Пример Чеслава Милоша вселяет надежду. Он сделал то, что необходимо сделать людям, сейчас покидающим страны Восточной Европы — сохранил духовную цельность и пробился на родину. А сделанное однажды может быть сделано вообще.

Примечания:

Английский вариант данной статьи см. Tomas Venclova, Czeslaw Milosz: Despaire and Grace. Transl. from the Russian by Alexandra Karriker // World Literature Today. Vol. 52, No. 3, Fall 1978, p. 391-395.
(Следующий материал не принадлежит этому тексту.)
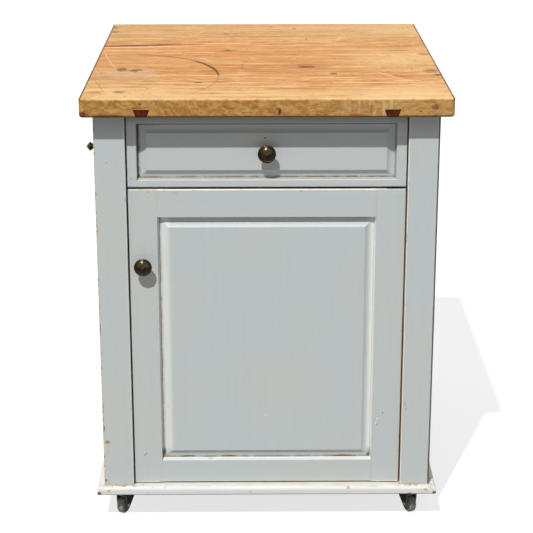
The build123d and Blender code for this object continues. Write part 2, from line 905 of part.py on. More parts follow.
def knob_screw(x, z, foot_y):
    """A pan-head screw from inside, through the front and into the knob."""
    with BuildPart() as screw:
        with BuildSketch(front_facing_plane(x, leaf_back, z)):
            Circle(knob_screw_radius)
        extrude(amount=leaf_back - foot_y + knob_hole_depth - 1)
        with BuildSketch(front_facing_plane(x, leaf_back + knob_screw_head, z)):
            Circle(knob_screw_head_radius)
        extrude(amount=knob_screw_head)
        fillet(screw.edges().group_by(Axis.Y)[-1], 1)
    return screw


# The door's knob stands on the free stile, the drawer's in the middle of the raised field
door_knob = knob(door_knob_x, door_knob_z, face_y)
door_knob_screw = knob_screw(door_knob_x, door_knob_z, face_y)
drawer_knob = knob(0, drawer_knob_z, field_y)
drawer_knob_screw = knob_screw(0, drawer_knob_z, field_y)


def tails(low, end_y, root_y):
    """Dovetail tails on a drawer side, wide at end_y and narrow at root_y."""
    pitch = (box_top - low) / tail_count
    with BuildSketch() as row:
        for i in range(tail_count):
            z = low + pitch * (i + 0.5)
            with BuildLine():
                Polyline(
                    (root_y, z - tail_narrow / 2),
                    (root_y, z + tail_narrow / 2),
                    (end_y, z + tail_wide / 2),
                    (end_y, z - tail_wide / 2),
                    close=True,
                )
            make_face()
    return row.sketch


# Drawer bottom: a thin board in grooves in the sides and the front, open at the back
bottom_z = (box_bottom + box_bottom_lift, box_bottom + box_bottom_lift + box_bottom_thick)
box_inner = box_half_width - box_side_thick
with BuildPart() as drawer_bottom:
    block(
        (-box_inner - box_groove, box_inner + box_groove),
        (leaf_back - box_groove, box_back - 1),
        bottom_z,
    )

# Drawer sides, joined to the front by half-blind dovetails and to the back by through dovetails
tail_front = leaf_back - blind_dovetail
back_fore = box_back - box_side_thick
back_low = bottom_z[1]
with BuildPart() as drawer_left_side:
    with BuildSketch(Plane.YZ.offset(-box_half_width)):
        with Locations(((leaf_back + back_fore) / 2, (box_bottom + box_top) / 2)):
            Rectangle(back_fore - leaf_back, box_top - box_bottom)
        with Locations(((back_fore + box_back) / 2, (box_bottom + back_low) / 2)):
            Rectangle(box_side_thick, back_low - box_bottom)
        add(tails(box_bottom, tail_front, leaf_back))
        add(tails(back_low, box_back, back_fore))
    extrude(amount=box_side_thick)
    cut_seats(drawer_bottom)
with BuildPart() as drawer_right_side:
    mirror(drawer_left_side.part, about=Plane.YZ)

with BuildPart() as drawer_back:
    block((-box_half_width, box_half_width), (back_fore, box_back), (back_low, box_top))
    cut_seats(drawer_left_side, drawer_right_side)

# Drawer front: one board with a sunk border round a raised field like the door's
drawer_centre_z = (drawer_bottom_edge + drawer_top_edge) / 2
drawer_height = drawer_top_edge - drawer_bottom_edge
flat_width = 2 * (leaf_half_width - drawer_border_side)
flat_height = drawer_height - 2 * drawer_border_rail
with BuildPart() as drawer_front:
    block(
        (-leaf_half_width, leaf_half_width),
        (face_y, leaf_back),
        (drawer_bottom_edge, drawer_top_edge),
    )
    chamfer(drawer_front.faces().sort_by(Axis.Y)[0].edges(), arris)
    with BuildSketch(front_facing_plane(0, face_y, drawer_centre_z)):
        Rectangle(flat_width, flat_height)
    with BuildSketch(front_facing_plane(0, face_y + sticking_depth, drawer_centre_z)):
        Rectangle(flat_width - 2 * sticking_width, flat_height - 2 * sticking_width)
    loft(ruled=True, mode=Mode.SUBTRACT)
    field_half_width = flat_width / 2 - sticking_width
    field_half_height = flat_height / 2 - sticking_width
    add(raised_field(field_half_width, field_half_height, drawer_centre_z, drawer_cove).part)
    cut_seats(drawer_left_side, drawer_right_side, drawer_bottom)
    with BuildSketch(front_facing_plane(0, leaf_back, drawer_knob_z)):
        Circle(knob_screw_radius + running_clearance)
    extrude(amount=leaf_thick, mode=Mode.SUBTRACT)


def caster_plane(x, y, turn, axis="up", offset=0.0):
    """A working plane on a caster turned about its kingpin.

    "up" looks down on the caster; "axle" lies across it, normal along the axle.
    """
    a = radians(turn)
    along_axle = (cos(a), sin(a), 0)
    backward = (-sin(a), cos(a), 0)
    if axis == "up":
        return Plane(origin=(x, y, offset), x_dir=along_axle, z_dir=(0, 0, 1))
    origin = (x + along_axle[0] * offset, y + along_axle[1] * offset, 0)
    return Plane(origin=origin, x_dir=backward, z_dir=along_axle)


def boss_point(angle):
    """A point on the rim of the round boss at the axle, in the leg's own plane."""
    a = radians(angle)
    return (-caster_trail + axle_boss * cos(a), wheel_radius + axle_boss * sin(a))


def caster_fork(x, y, turn):
    """A stamped fork: a bent arch, trimmed to legs that narrow down to the axle."""
    across = caster_plane(x, y, turn)
    with BuildPart() as fork:
        arch = Plane(
            origin=across.origin + across.y_dir * fork_rear,
            x_dir=across.x_dir,
            z_dir=-across.y_dir,
        )
        with BuildSketch(arch):
            with Locations((0, fork_top / 2)):
                Rectangle(2 * fork_outer, fork_top)
            with Locations((0, (fork_top - fork_metal) / 2)):
                Rectangle(fork_inner, fork_top - fork_metal, mode=Mode.SUBTRACT)
        extrude(amount=fork_rear - fork_front)
        bends = fork.edges().filter_by(lambda e: abs(e.tangent_at(0).Z) < 0.1)
        crown_edges = bends.group_by(Axis.Z)[-1].sort_by(lambda e: e.length)[-2:]
        fillet(crown_edges, fork_bend)
        with BuildSketch(caster_plane(x, y, turn, "axle", -fork_outer)) as leg_shape:
            with BuildLine():
                Polyline(
                    (fork_front, fork_top),
                    (fork_rear, fork_top),
                    (fork_rear, fork_top - 5),
                    boss_point(-44),
                    boss_point(200),
                    (fork_front, fork_top - 6),
                    close=True,
                )
            make_face()
            with Locations((-caster_trail, wheel_radius)):
                Circle(axle_boss)
        extrude(amount=2 * fork_outer, mode=Mode.INTERSECT)
        with BuildSketch(caster_plane(x, y, turn, "axle", -fork_outer)):
            with Locations((-caster_trail, wheel_radius)):
                Circle(axle_radius + running_clearance)
        extrude(amount=2 * fork_outer, mode=Mode.SUBTRACT)
        with BuildSketch(caster_plane(x, y, turn, "up", fork_top)):
            Circle(race_cup_radius - race_cup_wall - 2 * race_play)
        extrude(amount=race_top - fork_top)
        with BuildSketch(caster_plane(x, y, turn, "up", race_top)):
            Circle(kingpin_radius + running_clearance)
        extrude(amount=-(race_top - fork_top + fork_metal), mode=Mode.SUBTRACT)
    return fork


def caster_wheel(x, y, turn):
    """A hard wheel with rounded tread edges, dished sides and a hub."""
    half = wheel_width / 2
    bore = axle_radius + running_clearance
    across = caster_plane(x, y, turn)
    centre = across.origin - across.y_dir * caster_trail + Vector(0, 0, wheel_radius)
    with BuildPart() as wheel:
        with BuildSketch(Plane(origin=centre, x_dir=across.x_dir, z_dir=-across.y_dir)):
            with BuildLine():
                Polyline(
                    (0, bore),
                    (half + 1, bore),
                    (half + 1, wheel_hub_radius),
                    (half - wheel_dish_depth, wheel_hub_radius + 1),
                    (half - wheel_dish_depth, wheel_dish_radius),
                    (half, wheel_dish_radius + 1),
                    (half, wheel_radius - tread_round),
                    (half - tread_round, wheel_radius),
                    (0, wheel_radius),
                    close=True,
                )
            make_face()
            mirror(about=Plane.YZ)
        revolve(axis=Axis(centre, across.x_dir))
    return wheel


def caster_axle(x, y, turn):
    """A rivet with a domed head at each end."""
    across = caster_plane(x, y, turn)
    centre = across.origin - across.y_dir * caster_trail + Vector(0, 0, wheel_radius)
    with BuildPart() as axle:
        with BuildSketch(Plane(origin=centre, x_dir=across.x_dir, z_dir=-across.y_dir)):
            with BuildLine():
                Polyline(
                    (-fork_outer, rivet_head_radius),
                    (-fork_outer, axle_radius),
                    (fork_outer, axle_radius),
                    (fork_outer, rivet_head_radius),
                )
                TangentArc((axle_end, 0), (fork_outer, rivet_head_radius), tangent=(0, 1))
                Line((axle_end, 0), (-axle_end, 0))
                TangentArc((-axle_end, 0), (-fork_outer, rivet_head_radius), tangent=(0, 1))
            make_face()
        revolve(axis=Axis(centre, across.x_dir))
    return axle


# Write every piece
cabinet_pieces = {
    "worktop": worktop,
    "dovetail_battens": dovetail_battens,
    "worktop_screws": worktop_screws,
    "front_left_post": front_left_post,
    "front_right_post": front_right_post,
    "back_left_post": back_left_post,
    "back_right_post": back_right_post,
    "front_top_rail": front_top_rail,
    "drawer_divider_rail": drawer_divider_rail,
    "left_top_rail": left_top_rail,
    "left_bottom_rail": left_bottom_rail,
    "right_top_rail": right_top_rail,
    "right_bottom_rail": right_bottom_rail,
    "back_top_rail": back_top_rail,
    "back_bottom_rail": back_bottom_rail,
    "left_side_panel": left_side_panel,
    "right_side_panel": right_side_panel,
    "back_panel": back_panel,
    "base_board": base_board,
    "base_screws": base_screws,
    "shelf": shelf,
    "shelf_cleats": shelf_cleats,
    "drawer_runners": drawer_runners,
    "drawer_guides": drawer_guides,
    "drawer_kickers": drawer_kickers,
    "drawer_stops": drawer_stops,
    "door_catch": door_catch,
    "top_pivot_plate": top_pivot_plate,
    "bottom_pivot_plate": bottom_pivot_plate,
    "side_peg": side_peg,
    "caster_plates": caster_plates,
    "caster_screws": caster_screws,
}
drawer_pieces = {
    "drawer_front": drawer_front,
    "drawer_left_side": drawer_left_side,
    "drawer_right_side": drawer_right_side,
    "drawer_back": drawer_back,
    "drawer_bottom": drawer_bottom,
    "drawer_knob": drawer_knob,
    "drawer_knob_screw": drawer_knob_screw,
}
door_pieces = {
    "door_left_stile": door_left_stile,
    "door_right_stile": door_right_stile,
    "door_top_rail": door_top_rail,
    "door_bottom_rail": door_bottom_rail,
    "door_panel": door_panel,
    "door_knob": door_knob,
    "door_knob_screw": door_knob_screw,
    "pivot_leaves": pivot_leaves,
    "catch_strike": catch_strike,
}
for pieces in (cabinet_pieces, drawer_pieces, door_pieces):
    for name, builder in pieces.items():
        finish_piece(builder, name)

corner_names = ("front_left", "front_right", "back_left", "back_right")
for corner, place in zip(corner_names, caster_places):
    finish_piece(caster_fork(*place), f"{corner}_caster_fork")
    finish_piece(caster_wheel(*place), f"{corner}_caster_wheel")
    finish_piece(caster_axle(*place), f"{corner}_caster_axle")
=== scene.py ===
# %% [markdown]
# A painted kitchen base cabinet with a butcher's-block worktop.
# The shapes come from the cabinet's solid model, which is loaded first. Everything here is
# in metres, with +X to the cabinet's right, -Y out of its front and +Z up.

# %% Load the model
import json
import math
import bpy
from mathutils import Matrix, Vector


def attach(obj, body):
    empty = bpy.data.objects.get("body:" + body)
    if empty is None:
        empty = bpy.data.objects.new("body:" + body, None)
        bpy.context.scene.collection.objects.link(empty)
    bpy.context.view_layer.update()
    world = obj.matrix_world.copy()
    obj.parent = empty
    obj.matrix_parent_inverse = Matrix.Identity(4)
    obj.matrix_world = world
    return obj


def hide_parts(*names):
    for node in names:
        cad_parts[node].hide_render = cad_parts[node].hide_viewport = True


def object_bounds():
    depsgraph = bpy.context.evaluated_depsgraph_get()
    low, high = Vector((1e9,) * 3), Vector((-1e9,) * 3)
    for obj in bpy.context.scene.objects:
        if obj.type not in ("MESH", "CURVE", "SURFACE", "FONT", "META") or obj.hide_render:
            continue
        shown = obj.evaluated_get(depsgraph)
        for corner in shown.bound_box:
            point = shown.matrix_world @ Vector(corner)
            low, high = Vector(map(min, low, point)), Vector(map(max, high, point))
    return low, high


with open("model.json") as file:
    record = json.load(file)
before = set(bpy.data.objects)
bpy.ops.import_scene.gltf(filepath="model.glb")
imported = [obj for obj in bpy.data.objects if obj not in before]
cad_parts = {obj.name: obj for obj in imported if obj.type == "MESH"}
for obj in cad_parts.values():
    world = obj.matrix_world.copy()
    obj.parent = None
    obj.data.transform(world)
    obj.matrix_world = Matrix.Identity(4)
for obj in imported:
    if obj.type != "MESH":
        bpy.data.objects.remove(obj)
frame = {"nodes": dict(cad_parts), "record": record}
solid_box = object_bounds()
(_, front_y, _), (half_width, back_y, top_z) = solid_box
print("solid box:", [[round(v, 4) for v in corner] for corner in solid_box])

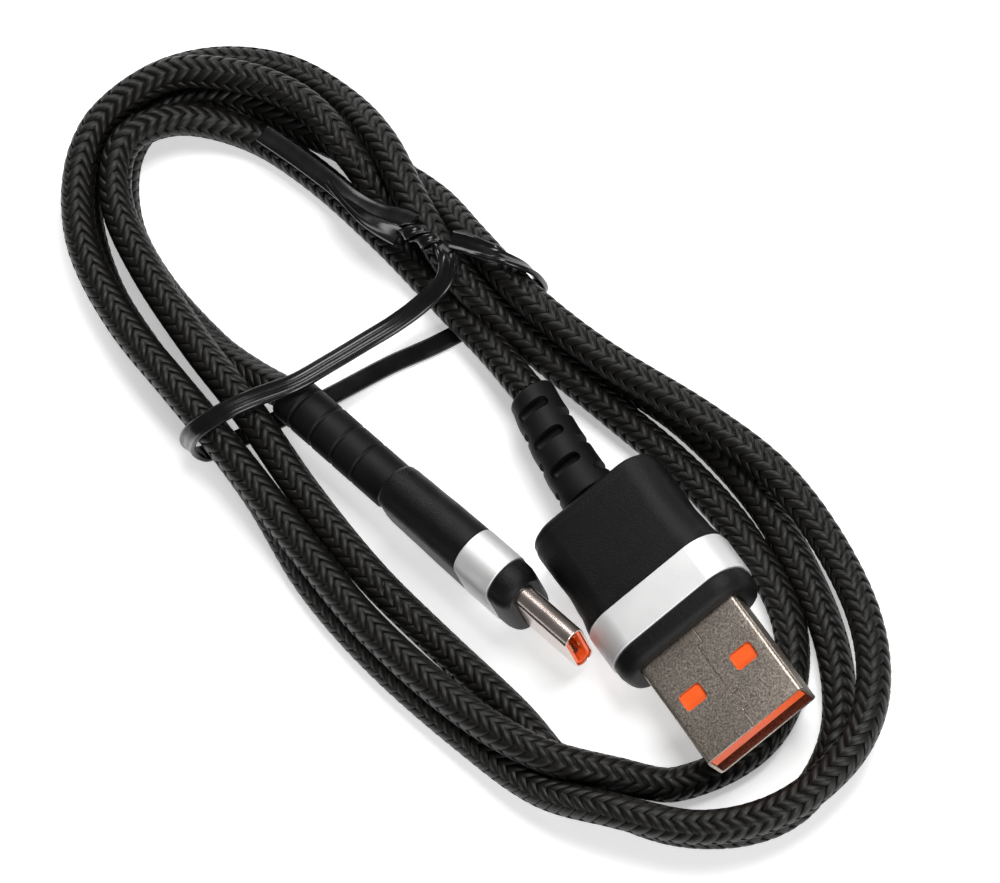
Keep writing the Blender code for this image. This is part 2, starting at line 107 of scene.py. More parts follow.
class NodeTree:
    """A tree of nodes under construction."""

    def __init__(self, tree):
        self.tree = tree

    def join(self, value, entry):
        """Puts a number, a colour or another node's socket into a node's input."""
        if isinstance(value, Wire):
            self.tree.links.new(value.socket, entry)
        else:
            entry.default_value = value

    def node(self, kind, settings=None, inputs=None, **named):
        """One node of a kind: its settings are made first, then the values or links of its sockets."""
        node = self.tree.nodes.new(kind)
        for setting, value in (settings or {}).items():
            setattr(node, setting, value)
        for socket, value in {**(inputs or {}), **named}.items():
            self.join(value, node.inputs[socket])
        return node

    def add(self, kind, settings=None, inputs=None, output=0, **named):
        """A new node's output, by number or by name."""
        return Wire(self, self.node(kind, settings, inputs, **named).outputs[output])

    def maths(self, operation, *values):
        return self.add("ShaderNodeMath", {"operation": operation}, dict(enumerate(values)))


class Finish(NodeTree):
    """A material's tree: what varies over the surface goes into its one Principled shader."""

    def __init__(self, name):
        self.material = bpy.data.materials.new(name)
        self.material.use_nodes = True
        super().__init__(self.material.node_tree)
        self.shader = self.tree.nodes["Principled BSDF"]

    def place(self, stretch=(1.0, 1.0, 1.0), turn=(0.0, 0.0, 0.0)):
        """The object's own coordinates, turned and then stretched."""
        where = self.add("ShaderNodeTexCoord", output="Object")
        turned = self.add("ShaderNodeMapping", Vector=where, Rotation=turn)
        return self.add("ShaderNodeMapping", Vector=turned, Scale=stretch)

    def noise(self, where, scale, detail=2.0, roughness=0.5):
        """Cloudy noise from 0 to 1, its scale in cycles per metre of the coordinates."""
        return self.add("ShaderNodeTexNoise", Vector=where, Scale=scale, Detail=detail, Roughness=roughness)

    def blend(self, share, first, second):
        """Two colours mixed by a share, each a triple or another node's colour."""
        first, second = [(*c, 1.0) if isinstance(c, tuple) else c for c in (first, second)]
        return self.add("ShaderNodeMix", {"data_type": "RGBA"}, {0: share, 6: first, 7: second}, output=2)

    def bump(self, height, strength, distance):
        """Surface relief from a height, its distance in metres."""
        return self.add("ShaderNodeBump", Strength=strength, Distance=distance, Height=height)

    def set(self, **values):
        """Values or links for the shader's sockets, with underscores for the spaces in their names."""
        for socket, value in values.items():
            self.join(value, self.shader.inputs[socket.replace("_", " ")])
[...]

[i] Czeslaw Milosz, Native Realm. Transl. from the Polish by Catherine S. Leach. N. Y., 1968, p. 185. — Здесь и далее цитаты даны в пер. В.Куллэ.

[ii] Ibid., pp. 211-212.

[iii] Ibid., p. 68.

[iv] Czeslaw Milosz, The Captive Mind. Transl. from the Polish by Jane Zielonko. N. Y., 1953, pp. 236-237.

[v] Ibid., p. 225.

[vi] Ibid., p. 223.

[vii] Czeslaw Milosz, Native Realm, p. 247.

[viii] Czeslaw Milosz, The Captive Mind, p. 206.

[ix] Idid., p. 237.

[x] Czeslaw Milosz, Gdzie wschodzi slonce i kedy zapada. Parys, 1974.

[xi] Бахтин М. Вопросы литературы и эстетики. М., 1975. С.426.

[xii] “zaprzeszly czas krajow niedokonanych” (польск.) — “plusquamperfectum of imperfect countries” (англ.).